Topic: Teams, Creativity
Publication: Academy of Management Journal
Article: Cognitive team diversity and individual team member creativity: A cross-level interaction
Authors: S. J. Shin, T.-Y. Kim, J.-Y. Lee, & L. Bian
Reviewed By: Katie Bachman
A creative team is a joy to own. But how can an organization ensure that their team is acting as a cohesive, effective, creative unit? It turns out that it is oh so simple, but maybe not as rudimentary as you’d think. Join me as we venture outside the box!
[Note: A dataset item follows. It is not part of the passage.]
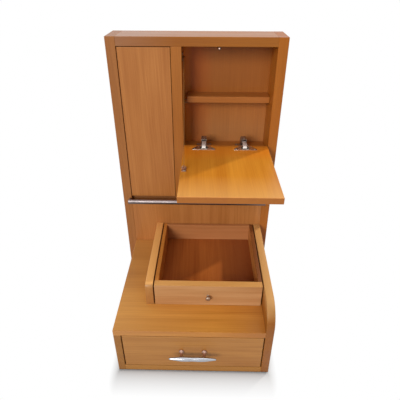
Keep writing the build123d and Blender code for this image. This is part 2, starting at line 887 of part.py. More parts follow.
parts = {
    "side_panel_left": side_panel(-1),
    "side_panel_right": side_panel(1),
    "top_board": top_board(),
    "back_panel": back_panel(),
    "divider": divider(),
    "flap_bay_floor": flap_bay_floor(),
    "flap_bay_shelf": flap_bay_shelf(),
    "shelf_pins": group(shelf_pin(*place) for place in shelf_pin_places()),
    "blind_panel": blind_panel(),
    "door_bay_floor": door_bay_floor(),
    "lower_panel": lower_panel(),
    "base_side_left": base_side_left(),
    "base_side_right": base_side_right(),
    "base_bottom": base_bottom(),
    "step_board": step_board(),
    "tray_cheek": tray_cheek(),
    "tray_guide": tray_guide(),
    "slide_channels": group(slide_channel(side) for side in SIDES),
    "front_rail": front_rail(),
    "rail_posts": group(rail_post(side) for side in SIDES),
    "rail_bolts": group(rail_bolt(side) for side in SIDES),
    "flap_hinge_arms": group(on_flap(hinge_arm(), x) for x in flap_hinge_places),
    "flap_hinge_plates": group(on_flap(hinge_plate(), x) for x in flap_hinge_places),
    "door_hinge_arms": group(on_door(hinge_arm(), z) for z in door_hinge_places),
    "door_hinge_plates": group(on_door(hinge_plate(), z) for z in door_hinge_places),
    "hinge_plate_screws": group(flap_plate_screws() + door_plate_screws()),
    "chain_anchor": chain_anchor(),
    "flap_chain": flap_chain(),
    "flap_catch": catch(flap_catch_x),
    "door_catch": catch(door_catch_x),
    "fitting_screws": group(anchor_screws() + catch_screws(flap_catch_x) + catch_screws(door_catch_x)),
    "glides": glides(),
    "back_screws": group(back_screw_set()),
    "flap_panel": flap_panel(),
    "flap_hinge_cups": group(on_flap(hinge_cup(), x) for x in flap_hinge_places),
    "flap_screws": group([on_flap(screw, x) for x in flap_hinge_places for screw in hinge_cup_screws()]
                         + eye_screws()),
    "flap_hinge_links": group(on_flap(hinge_link(), x) for x in flap_hinge_places),
    "chain_eye": chain_eye(),
    "flap_strike": flap_strike(),
    "door_panel": door_panel(),
    "door_hinge_cups": group(on_door(swing_shut(hinge_cup()), z) for z in door_hinge_places),
    "door_screws": group(on_door(swing_shut(screw), z) for z in door_hinge_places
                         for screw in hinge_cup_screws()),
    "door_hinge_links": group(on_door(Pos(0, link_shift_u, link_shift_v) * hinge_link(), z)
                              for z in door_hinge_places),
    "door_strike": door_strike(),
    "tray_front": tray_front(),
    "tray_side_left": tray_side(-1),
    "tray_side_right": tray_side(1),
    "tray_back": tray_back(),
    "tray_bottom": tray_bottom(),
    "tray_runners": group(tray_runner(side) for side in SIDES),
    "tray_knob": tray_knob(),
    "tray_knob_screw": tray_knob_screw(),
    "drawer_front": drawer_front(),
    "drawer_side_left": drawer_side(-1),
    "drawer_side_right": drawer_side(1),
    "drawer_back": drawer_back(),
    "drawer_bottom": drawer_bottom(),
    "slide_members": group(slide_member(side) for side in SIDES),
    "cleat_handle": group([cleat_bar()] + [cleat_post(side) for side in SIDES]),
    "cleat_screws": group(cleat_screw_set()),
}

to_footprint_middle = Pos(0, -footprint_middle_y, 0)
os.makedirs("parts", exist_ok=True)
for name, piece in parts.items():
    export_step(to_footprint_middle * piece, f"parts/{name}.step")
print(len(parts), "nodes written, moved along Y by", -footprint_middle_y)
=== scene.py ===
import math

import bmesh
import bpy
from mathutils import Matrix, Vector


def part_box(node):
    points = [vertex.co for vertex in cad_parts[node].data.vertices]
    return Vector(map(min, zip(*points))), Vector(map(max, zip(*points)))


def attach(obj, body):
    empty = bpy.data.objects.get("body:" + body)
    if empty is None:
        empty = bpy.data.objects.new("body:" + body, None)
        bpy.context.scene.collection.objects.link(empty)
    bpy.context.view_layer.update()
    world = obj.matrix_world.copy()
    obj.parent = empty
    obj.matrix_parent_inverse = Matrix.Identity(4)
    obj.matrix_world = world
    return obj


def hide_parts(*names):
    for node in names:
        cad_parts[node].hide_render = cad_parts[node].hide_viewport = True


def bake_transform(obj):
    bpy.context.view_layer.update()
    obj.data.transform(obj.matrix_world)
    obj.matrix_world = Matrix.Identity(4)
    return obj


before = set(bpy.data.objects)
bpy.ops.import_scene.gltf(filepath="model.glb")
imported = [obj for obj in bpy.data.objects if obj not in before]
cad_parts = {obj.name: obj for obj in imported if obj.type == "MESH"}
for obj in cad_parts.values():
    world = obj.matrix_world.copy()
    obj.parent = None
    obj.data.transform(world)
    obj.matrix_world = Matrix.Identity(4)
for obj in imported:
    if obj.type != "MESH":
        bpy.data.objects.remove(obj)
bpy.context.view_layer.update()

scene = bpy.context.scene
MM = 0.001
QUARTER_TURN, FULL_TURN = math.radians(90), math.radians(360)

# ---- places read from the solids, in metres ----
side_low, side_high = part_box("side_panel_left")
flap_low, flap_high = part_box("flap_panel")
back_low, back_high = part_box("back_panel")
divider_low, divider_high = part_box("divider")
tray_front_low, tray_front_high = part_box("tray_front")
flap_bay_floor_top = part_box("flap_bay_floor")[1].z
back_middle_y = (back_low.y + back_high.y) / 2
divider_middle_x = (divider_low.x + divider_high.x) / 2
step_front_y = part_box("step_board")[0].y
tray_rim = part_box("tray_side_right")[1].z
cheek_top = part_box("tray_cheek")[1].z
base_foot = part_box("base_bottom")[0].z
bay_edge_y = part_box("door_bay_floor")[0].y
drawer_front_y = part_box("drawer_front")[0].y

# ---- sizes of the boards' rounds and of the fittings, in millimetres ----
board_ease = 0.8
flank_round = 60.0
cheek_round = 12.0

rail_radius = 7.0
rail_post_radius = 3.5
rail_post_step = 0.5

cleat_bar_radius = 6.2
cleat_post_radius = 3.6
cleat_foot_radius = 6.6
cleat_foot_length = 9.0
cleat_post_x = 29.3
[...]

When we talk about creativity in teams, we can talk about an individual team member’s creative contribution or we can talk about the creative output for the team as a unit. But none of this is very good if everyone on a team is thinking the same thing (pro tip: that’s not very creative). Instead, we need cognitive team diversity! That’s psychobabble for needing people to think differently, have different knowledge and skills, and come to the table with different values and beliefs. The logical step here (if you follow my creative way of thinking) should be that cognitive team diversity—thinking differently—leads to more creativity among team members. That makes sense, right? If people think differently, they’ll come up with different ideas.
But wait! You don’t think it’s quite that easy, do you? There are two components that we need to add to the model. One is leadership. When a team has a charismatic (“transformational” for those in the know) leader, that relationship between cognitive team diversity and creativity is the real deal. But when the leader is just blahs-ville, that relationship doesn’t hold up. There other thing to look out for is creative self-efficacy among team members. If team members think that cognitive diversity and creativity and all of that are important, it will be. It’s the same relationship as with leadership—if team members have this self-efficacy, it’s all good; but, if team members don’t feel like creativity is warranted or appreciated, it won’t be.
So, good news! Your team can be creative. Just make sure you have the right kind of leader and everyone feels warm and fuzzy about sharing ideas. No sweat!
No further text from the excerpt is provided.